Wise Guy or Guesser? Stock Prices & Fundamentals

Article's Main Image

“You hear the expression all the time about the “smart money” moving the line [in sports betting]. People say that because they think only the wise guys can place a big enough bet that will make the oddsmakers adjust their spread. The truth is that the only thing that moves the line is money, and it doesn’t make a bit of difference where it comes from. There ain’t nobody keeping score to sort out whether it’s a wise guy or a guesser who is making the bet.”

- Amarillo Slim

On the second day of the new year, Weight Watchers (WTW) shares took a beating; when the trading session ended, the shares were down more than 13%. As with every move in the market – particularly the big ones – people wanted answers: what the heck just happened?

Here’s what Reuters had to say about the action (here):

“The reasons for the decline were unclear.”

As an investor, that can be difficult to accept: when you’re watching a position move against you in a big way and you’re losing money, the lack of any news (even noise) can be painful. It seems that something must be happening – that somebody must know something. If the selling is enough to drive the stock down by 5%, 10%, or even more, it’s natural to presume that some big (or smart) money is behind that action – and they know something that you don’t.

Suddenly, becoming indifferent to Mr. Market’s mood swings becomes more difficult.

This is where things get a bit inconsistent for the value investor: if you’re willing to let market action alone impact your decision making, presumably you believe that the market, or more accurately investors with the ability to move markets, know more than you about that security. That brings up another question: if that’s true, why would you bother playing the game in the first place? If Mr. Market knows best, active management is an expensive waste of time; in that case, your goal should be minimizing trading costs and mirroring the market returns.

The people reading this article are presumably not passive investors (or not entirely); they want to be smarter than the market (in spots). Opportunities only surface when Mr. Market is wrong.

But something funny happens when you buy a stock: suddenly, Mr. Market’s opinion is worth listening to; tomorrow’s change in the stock price determines whether you’re a genius or an idiot. We expect Mr. Market to wise up overnight – and get angry and/or scared if he doesn’t comply.

Warren Buffett (Trades, Portfolio) discussed this idea at the University of Florida in the late 1990’s (a period when plenty of people were calling him washed up based on recent market action):

“The market knows nothing about my feelings. That is one of the first things you have to learn about a stock. You buy 100 shares of General Motors (GM). Now all of a sudden you have this feeling about GM. It goes down, you may be mad at it.

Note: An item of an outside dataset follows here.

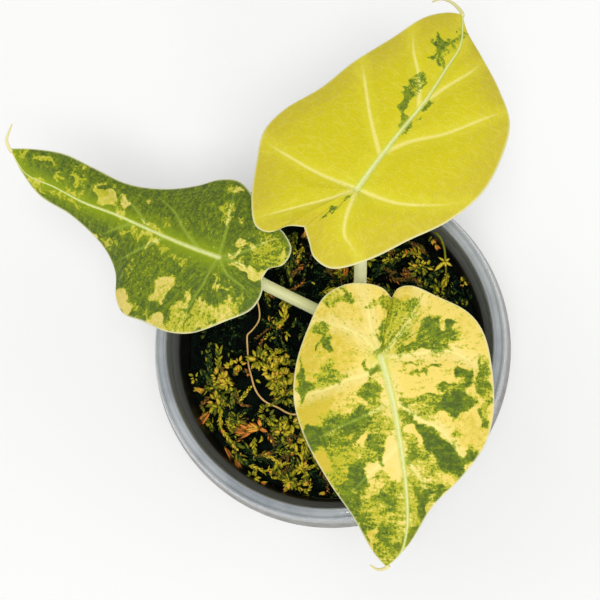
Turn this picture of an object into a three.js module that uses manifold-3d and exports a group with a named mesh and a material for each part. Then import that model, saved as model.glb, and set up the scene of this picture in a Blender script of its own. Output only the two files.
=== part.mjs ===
// Potted variegated alocasia: three arrow-shaped leaves on slim stalks, growing from a short rhizome in
// a clear nursery pot filled with moss. Millimetres, +Z up, origin at the middle of the pot's underside.
// Seen from above with +Y up, one leaf points down (front), one up and left (left), one up and right
// (back).
import * as THREE from "three";
import { mergeVertices } from "three/addons/utils/BufferGeometryUtils.js";
import Module from "manifold-3d";

const wasm = await Module();
wasm.setup();

// Pot: a tapered clear wall, a throat that steps out under the rim, a flat ring and a flared skirt
const POT_HEIGHT = 80;
const POT_SIDES = 56;
const BASE_RADIUS = 33;
const BASE_THICKNESS = 1.4;
const WALL = 1;
const LEDGE_Z = 71;
const LEDGE_RADIUS = 40.5;
const RING_INNER = 41.2;
const RING_OUTER = 44;
const GROOVE_DEPTH = 0.4;
const SKIRT_RADIUS = 46;
const SKIRT_DEPTH = 10;
const DRAIN_HOLES = 8;
const DRAIN_RADIUS = 2.8;
const DRAIN_CIRCLE = 22;

// Moss bed: lumpy on top, with loose strands; the rhizome stands in a stepped hole in it
const GAP = 0.3;
const MOSS_Z = 66;
const MOSS_SIDES = 40;
const MOSS_RINGS = 8;
const STRANDS = 44;
const STRAND_RADIUS = 0.75;
const MOUTH_RADIUS = 8.6;

// Rhizome: a short upright stem with roots below and one fine root that runs over the moss
const CROWN = [6.5, 5.5];
const CROWN_Z = 64;
const RHIZOME_RADIUS = 6.2;
const RHIZOME_LENGTH = 24;
const ROOTS = 6;
const ROOT_RADIUS = 1.1;
const RUNNER_RADIUS = 0.4;
const RUNNER_LIFT = 1.5;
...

You may say, ‘Well, if it just goes up for what I paid for it, my life will be wonderful again.’ Or if it goes up, you may say how smart you were and how you and GM have this love affair. You have got all these feelings. The stock doesn't know you own it.”

Clearly price matters at some point; bridging the gap between today (when we believe we’ve spotted a miscalculation by Mr. Market) and the long term (when Mr. Market wises up) is where the trouble comes in. We’re buying under the presumption that, at some point, Mr. Market will get his thinking straight (that price and value will converge), and that our initial rationale is correct. The longer the gap goes without closing (or even worse, widening), the more we start to question everything we originally believed.

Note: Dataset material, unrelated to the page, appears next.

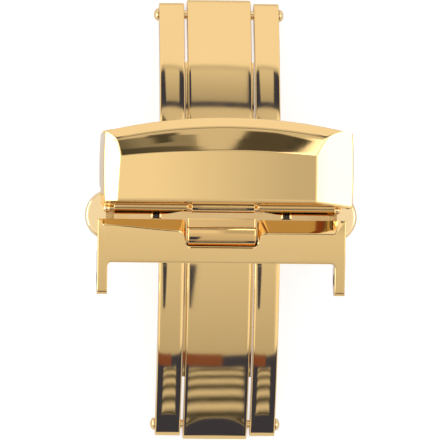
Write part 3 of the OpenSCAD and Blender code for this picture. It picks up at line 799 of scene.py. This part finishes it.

Progress towards that goal – determining whether your analysis still holds, that Mr. Market has made an error - should be tracked by monitoring the underlying business, not the stock price.

The problem is that tracking the stock price is so dang easy, while tracking the underlying business is hard work that takes time: you can find an updated market opinion five days a week, while the business fundamentals are only addressed every few months (with the stock moving erratically in the meantime).

That doesn’t change the reality: you must focus on the underlying business, not the stock price.

Continuing with the earlier example, there’s no reason to believe that anything has changed at Weight Watchers in the past few weeks (besides the valuation); the company’s busiest part of the year is currently underway, and we won’t have any hard data on the outcome for a few weeks (at the earliest).

The stock price leads you to a different conclusion: WTW has fallen more than 25% since the start of the year. That’s a pretty significant move in eight trading sessions; the money has moved the line in a big way (the fact that this has been to the downside isn’t important – this discussion applies on the upside as well).

Whether it’s a wise guy or a guesser driving the stock price is unknown; in either case, the way we’ll ultimately find out if it was an intelligent decision is by watching the business fundamentals over the coming years – not by watching the stock price in the coming weeks.